Film lord byron un şu dizeleriyle başlamaktadır:
'mutluluk uçsuz bucaksız ormanlardadır
mutluluk bomboş sahillerdeki çoşkudadır
insan elinin değmediği bir yerdedir
denizin diplerinde ve gürlemesindedir
insanları severim;
ama doğayı daha çok severim...'
chris ve kardeşi carine, hayatı boyunca ailesinin birbirlerine aşık oldukları yalanıyla büyütülmüş iki kardeştir. anne ve babasının ise düzgün bir ilişkisi olmadığı gibi aralarında şiddetli geçimsizlik vardır. chris ve carine, tek hayatları kariyerleri olmuş bu iki insandan sevgi görmezler. chris bir gün babasının aslında annesine aşık olmadığını, babasının annesinden önce bir kez daha evlenmiş olduğunu, o ilişkiden bir çocuğu olduğunu ve chris doğunca, o çocuğu hiç düşünmeden bıraktığını ve arkasına bile bakmadığını öğrenir.o günden sonra içinde bir boşluk hisseden chris, kimseyi sevemeyeceğini düşünür ve kendini yollara vurur...
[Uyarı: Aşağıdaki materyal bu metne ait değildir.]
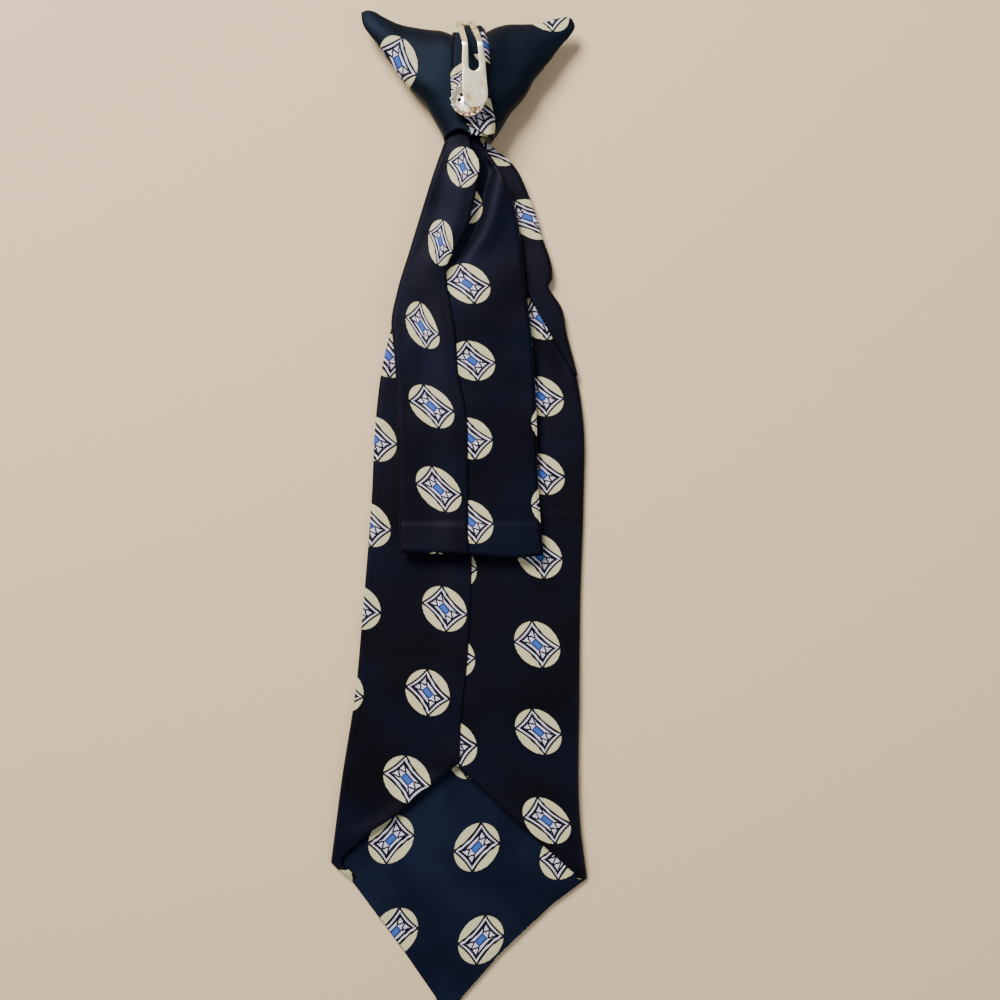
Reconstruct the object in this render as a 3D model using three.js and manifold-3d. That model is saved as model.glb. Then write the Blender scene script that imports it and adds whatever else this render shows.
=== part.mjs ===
// A child's clip-on necktie, lying face down: front on the floor at z = 0, back upwards.
// Millimetres, +Z up, +Y towards the knot, -Y towards the pointed tip.
// The origin is the middle of the tie's outline, on the floor.
import * as THREE from 'three';
import { mergeVertices } from 'three/addons/utils/BufferGeometryUtils.js';
import Module from 'manifold-3d';

const wasm = await Module();
wasm.setup();

// Cloth and how it lies
const PLY = 1.0; // one wall of cloth
const SEAT = 0.3; // air between two plies that lie on each other
const LAP = 4; // how far one flap covers the other along a back seam
const HEM = 1.2; // turned edge round the point
const TUCK = 5; // how far both blades reach up into the knot

// Whole tie
const TIE_LENGTH = 283;

// Wide front blade
const BLADE_WIDTH = 72.4;
const OPENING_LEFT = { apex: 0.295, corner: 0.18 }; // shares of the blade's drop, from the tip
const OPENING_RIGHT = { apex: 0.305, corner: 0.163 };
const TIPPING_TOP = 0.335; // share of the drop at which the tipping ends under the flaps
const FLAPS_DOWN = { from: 0.39, to: 0.473 }; // the flaps sink where the tipping has ended
const PLEAT_HEIGHT = 1.2; // how far the pleat under the knot stands up along the right fold

// Narrow tail behind it
const TAIL_DROP = 115.5; // below the knot
const TAIL_WIDTH = 39.8;
const TAIL_OFFSET = 2.4; // its axis lies to the right of the wide blade's

// Knot
const KNOT_WIDTH = 59.4;
const KNOT_HEIGHT = 36.2;
const KNOT_MOUTH = 14.4; // width at the lower end
const KNOT_PUFF = 0.1; // the crown of the wings stands this much above the band
const KNOT_OFFSET = 2.8;
const NOTCH_DEPTH = 6.4; // the middle of the top edge lies this much below the wing tips
const RIGHT_TIP_DROP = 2; // the right wing tip is lower than the left one
const BAND_WIDTH = 10.4;
const BAND_SHIFT = 0.9; // from the knot's axis to the band's
const WING_COVER = 0.6; // how far the band covers the inner edge of each wing

// Clip
const STRIP = 0.8; // thickness of the spring steel
const STRIP_WIDTH = 5.9;
const TONGUE_WIDTH = 7.2; // at its round end
const SLOT_WIDTH = 2.7;
const SLOT_TOP_WIDTH = 1.7;
const CLIP_REACH = 24.1; // from the hinge line to the tongue's round end
const SLOT_STOP = 9.3; // from the round end to the slot
const DISC_RADIUS = 4.9;
const DISC_HEIGHT = 2.7;
const DISC_FLOOR = 0.8;
const DISC_TEETH = 16;
const DISC_HOLE = 0.55; // radius of the two sewing holes
const RIVET_RADIUS = 1.1;
const BITE = 0.3; // air between the tongue and the teeth

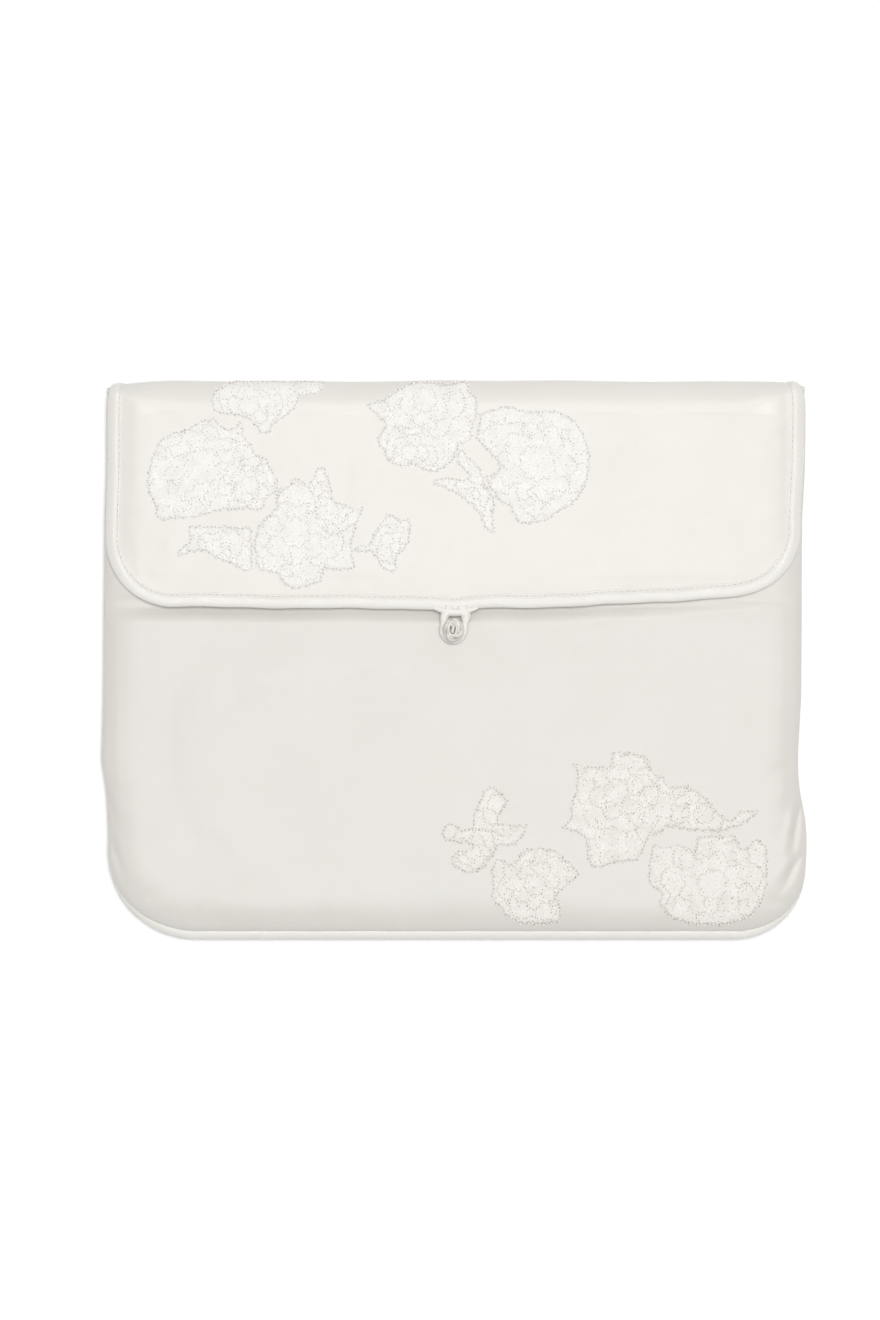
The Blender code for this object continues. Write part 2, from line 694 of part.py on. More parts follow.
# The flap
panel_layers("flap", flap_mid, 1, (FLAP_Y, FOLD_Y, FLAP_CORNER_RADIUS), flap_pivot)
add_part(
    "flap_binding",
    swept_binding("flap_binding", bound_path(FLAP_Y, FOLD_Y, FLAP_CORNER_RADIUS), flap_base,
                  FLAP_BINDING_HEIGHT),
    BINDING_SATIN,
    flap_pivot,
)
tab_half = LOOP_RADIUS + LOOP_CORD / 2 - TAB_OVERHANG
tab_height = LOOP_CORD / 2 - CLEARANCE / 2
add_part(
    "loop_tab",
    box_mesh(
        "loop_tab",
        (LOOP_X - tab_half, TAB_Y - TAB_DEPTH / 2, LOOP_Z - tab_height),
        (LOOP_X + tab_half, TAB_Y + TAB_DEPTH / 2, LOOP_Z + tab_height),
    ),
    SEWING_THREAD,
    flap_pivot,
)

# The button
cord_part("button_loop", loop_points(), LOOP_CORD, BINDING_SATIN, loop_pivot)
shank_height = KNOT_BOTTOM - CLEARANCE - SHANK_Z
add_part(
    "knot_shank",
    disc_mesh("knot_shank", (KNOT_X, KNOT_Y, SHANK_Z + shank_height / 2), SHANK_RADIUS, shank_height),
    KNOT_SATIN,
    knot_pivot,
)
add_part(
    "knot_ball",
    ball_mesh("knot_ball", (KNOT_X, KNOT_Y, KNOT_Z), (KNOT_WIDTH, KNOT_LENGTH, KNOT_HEIGHT)),
    KNOT_SATIN,
    knot_pivot,
)

# The lace
flap_skin = lace_skin("flap_lace_layer", flap_mid, FLAP_Y, FOLD_Y, FLAP_CORNER_RADIUS)
front_skin = lace_skin("front_lace_layer", front_mid, BOTTOM_Y, MOUTH_Y - PINCH, BODY_CORNER_RADIUS)
for motif, drawn_points in FLAP_LACE.items():
    add_lace(motif, graded_to_flap(drawn_points), flap_skin, flap_pivot)
for motif, drawn_points in FRONT_LACE.items():
    add_lace(motif, graded_to_front(drawn_points), front_skin)
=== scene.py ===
"""Looks of the satin envelope pouch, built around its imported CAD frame.

Lengths are worked out in millimetres and turned into metres when a mesh is made.
"""

import json
import math
import random

import bmesh
import bpy
import numpy as np
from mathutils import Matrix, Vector, geometry
from mathutils.bvhtree import BVHTree


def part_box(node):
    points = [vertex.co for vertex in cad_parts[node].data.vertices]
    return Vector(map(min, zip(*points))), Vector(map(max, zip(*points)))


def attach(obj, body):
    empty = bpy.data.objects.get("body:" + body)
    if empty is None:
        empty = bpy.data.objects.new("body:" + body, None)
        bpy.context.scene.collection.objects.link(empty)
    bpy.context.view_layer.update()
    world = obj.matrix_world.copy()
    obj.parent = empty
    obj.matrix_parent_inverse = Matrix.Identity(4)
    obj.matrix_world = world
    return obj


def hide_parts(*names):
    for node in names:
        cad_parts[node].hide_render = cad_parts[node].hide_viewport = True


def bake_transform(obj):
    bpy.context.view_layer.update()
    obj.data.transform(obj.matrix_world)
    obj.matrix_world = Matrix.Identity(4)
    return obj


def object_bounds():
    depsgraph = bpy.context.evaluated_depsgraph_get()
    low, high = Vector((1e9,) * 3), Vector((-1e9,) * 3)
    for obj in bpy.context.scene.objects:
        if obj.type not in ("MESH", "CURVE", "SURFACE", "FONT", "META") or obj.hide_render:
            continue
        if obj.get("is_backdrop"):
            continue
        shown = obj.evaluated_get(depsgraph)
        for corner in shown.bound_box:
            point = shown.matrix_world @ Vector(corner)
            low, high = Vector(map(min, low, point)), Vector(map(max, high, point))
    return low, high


MM = 0.001

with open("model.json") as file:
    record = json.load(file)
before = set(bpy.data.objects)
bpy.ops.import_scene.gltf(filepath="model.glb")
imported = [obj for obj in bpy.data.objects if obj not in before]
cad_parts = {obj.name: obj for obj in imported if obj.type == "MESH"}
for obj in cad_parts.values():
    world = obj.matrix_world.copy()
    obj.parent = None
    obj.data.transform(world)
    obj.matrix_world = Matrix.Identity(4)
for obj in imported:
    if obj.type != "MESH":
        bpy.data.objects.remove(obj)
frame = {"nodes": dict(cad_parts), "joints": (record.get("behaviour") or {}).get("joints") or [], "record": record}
CAD_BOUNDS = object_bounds()


def box_mm(node):
    low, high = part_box(node)
    return [value / MM for value in low], [value / MM for value in high]


def middle_of(low, high):
    return [(one + other) / 2 for one, other in zip(low, high)]


def joint_mm(name):
    found = [joint for joint in frame["joints"] if joint["name"] == name]
    return [value / MM for value in found[0]["pos_m"]]


# ---- places taken from the frame

(_, BOTTOM_Y, SEAM_LOW), (HALF_WIDTH, _, SEAM_HIGH) = box_mm("edge_binding")
(_, FLAP_Y, _), (_, FOLD_Y, _) = box_mm("flap_binding")
_, (_, MOUTH_Y, _) = box_mm("mouth_binding")
_, (_, _, FRONT_TOP) = box_mm("front_satin")
_, (_, _, FLAP_TOP) = box_mm("flap_satin")
BALL_LOW, BALL_HIGH = box_mm("knot_ball")
SHANK_LOW, SHANK_HIGH = box_mm("knot_shank")
FOOT_LOW, FOOT_HIGH = box_mm("knot_foot")
LOOP_LOW, LOOP_HIGH = box_mm("button_loop")
TAB_LOW, TAB_HIGH = box_mm("loop_tab")
LOOP_PIVOT = joint_mm("loop_swing")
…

cebindeki tüm parayı çıkartıp yaktıktan sonra:
'paraya ihtiyacım yok. insanı ihtiyatlı olmaya zorluyor.' diyerek parasız pulsuz yolculuğuna devam etmiştir.
'kristalin kırılganlığı, onun bir zayıflığı değil, saflık derecesidir. annem ve babam şunu anladılar ki, saf bir kristal bardak özen ister... aksi takdirde tuzla buz olabilir.'
'insan yaşamının mantık ile yönetildiğini kabul edersek, hayatın olasılığı kaybolur.'
'hayatta bir şey istiyorsan uzan ve yakala.'
'yaşamda ne kadar güçlü olduğumuz değil, ne kadar güçlü hissettiğimiz önemlidir.'
'Hayatın bize sormak istediği bu.. Yaşadığınız hayat sizi ne kadar tatmin ediyor?'
Alexandersüperberduş ölmeden önce yanındaki kitaba şunları yazar:
'anladım ki gerçek mutluluk paylaşıldıkça çoğalır. pişmanlık içinde eğer suratımda bi gülümsemeyle koşsaydım size, şu an gördüğümü o zaman da görebilir miydim? şükürler olsun, mutlu bir hayat yaşadım. elveda ve kendinize iyi bakın.'
iyi olmasi icin fazla kasmasina gerek olmayan film.zira oralara gidemeyip de amerika kitasi nin dogasini gorebilmek icin can atan binlerce izleyici vardir.onlar ya da benim icin manzara goruntuleri yeter.
uzun zamandır bir filmden bu kadar etkilenmemiştim. hayır hayat üzerine dersler vermek için kasan yapımlardan zerre haz etmem, ama bu öyle birşey gibi görünsede değil aslında. yani izledikten sonra köklü değişikliklere gitme çabası yaratmıyor insanda. sadece farklı bi yönü olabileceğini ve o yöne sapacak kadar cesur olamadığını yüzüne vuruyor izleyicinin. finaline kadar gerçek bir hikaye olduğundan bihaberdim. o daha bi etkiledi.
film eleştirmeni değilim tabi ki, ama kolay beğenememek gibi kıl bi yönüm vardır. bu filmi ciddi manada beğendim.